Thomas gave a safety briefing and took the students for a walk around the property to show them some specific examples of how the restoration project had affected the land and how it was affecting our waterways and ultimately the Kaipara Harbour.

The students saw some of the oldest and newest plantings and were able to compare them to the neighbours’ paddocks which are still being grazed.

Thomas explained that changing land use alters the way water behaves, mainly by affecting the direction and speed of flow.  He pointed out that removing the forest canopy increases the peak flow of water and how the water flow from the open paddocks on the neighbouring properties had contributed to a land slip at CUE Haven.

The students walked to the area where the slip occurred in 2016 so the students could see the cause and effect of the slip and how remedial plantings were now helping to stabilize the land.

The students then had a look at where the CUE Haven stream flows into the wetlands and learned about how planting had affected the water flows from the top of the property, making the stream less flood prone and also how the health of the wetlands had improved due to less flooding and erosion.

As they explored different parts of the property, the students got a chance to see different types of vegetation and landscapes.

On the first day the students had a chance to visit a place on the CUE Haven stream to see evidence of some of the earliest land use by humans in the area.  Early Maori settlers created pools in the bed rock along the stream to store fish in summer when the stream level is low.

Thanks to the restoration efforts, the stream is once again healthy and thriving with kokopu, inanga, koura and many macroinvertebrates. The students also got a chance to see and hear some of the bird life that is returning to CUE Haven.

Once near the top of the property, the students had a good look at the Kaipara Harbour.  They were able to see how the CUE Haven stream feeds the Araparera River and in turn the Harbour.  And were also able to see a variety of land uses—farming, forestry, restoration and residential adjoining the CUE Haven property.

We finished off with a walk through the wetlands so the students could see how planting improved water quality and reduced runoff and sediment.

Once back at the cottage, the students had the opportunity to ask any questions about what they had heard and seen during the visit.

We have always hoped that CUE Haven will become an environmental education resource for the community and we are very happy to have schools like Westlake Boys use the space for learning.

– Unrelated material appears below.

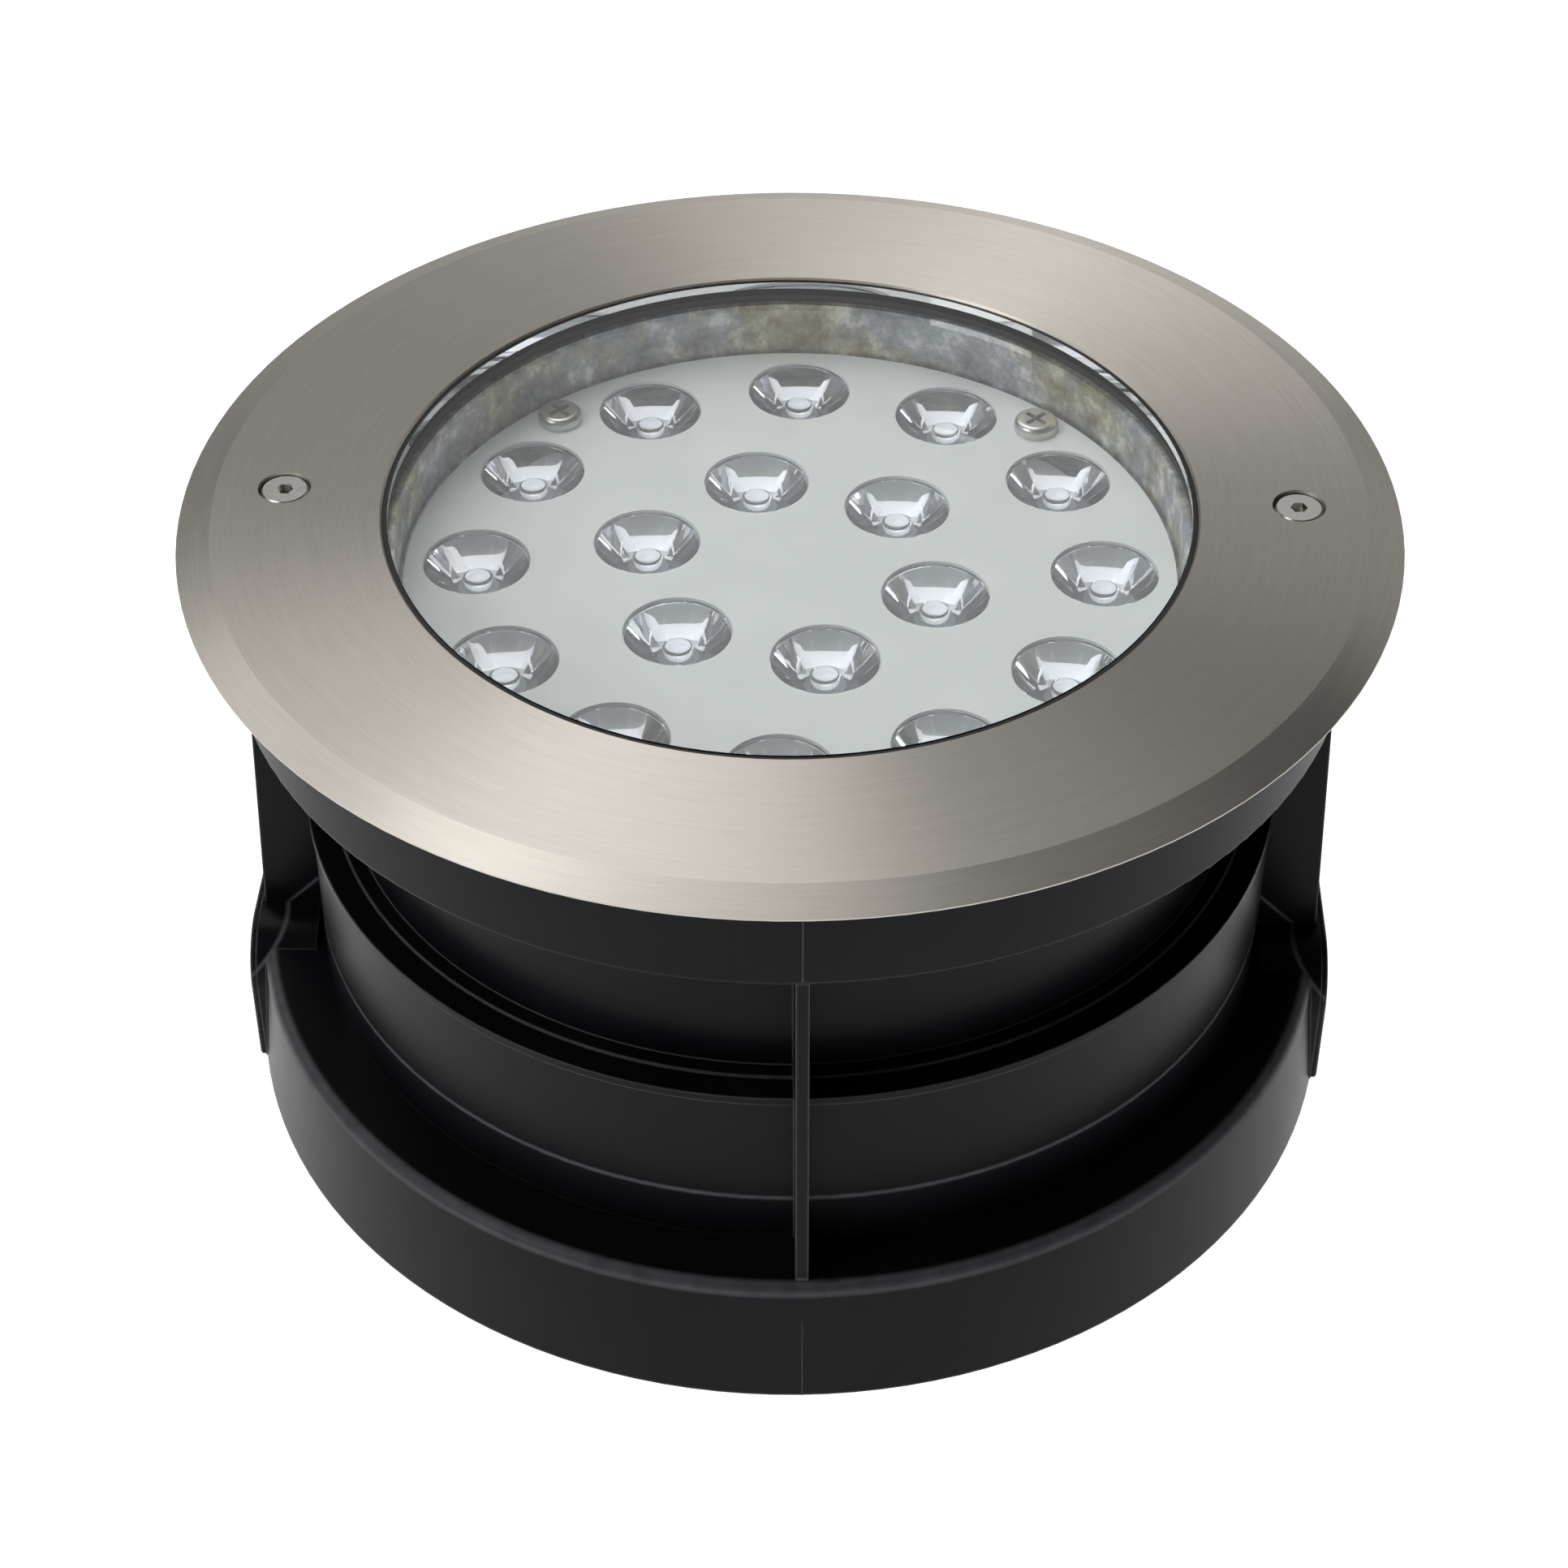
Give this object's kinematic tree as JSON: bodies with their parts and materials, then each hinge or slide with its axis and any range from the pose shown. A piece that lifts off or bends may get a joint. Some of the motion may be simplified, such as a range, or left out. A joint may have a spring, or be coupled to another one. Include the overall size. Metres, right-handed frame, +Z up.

We enjoyed hosting the students and sharing information about the restoration of CUE Haven and its positive effects on the water quality of the Kaipara Harbour. We want to thank Andrew for arranging the sessions and sorting all the complicated transportation requirements!

And a big thank you to all the teachers for their valuable assistance.

Lastly, many thanks to the students for their time and attention.  The weather on the second day made things a little messy and challenging but everyone coped well and we hope you found the visit helpful.  We wish you all the best with your assignment and further studies and hope you will come back to CUE Haven for a leisurely visit to explore and enjoy more of your community native forest reserve.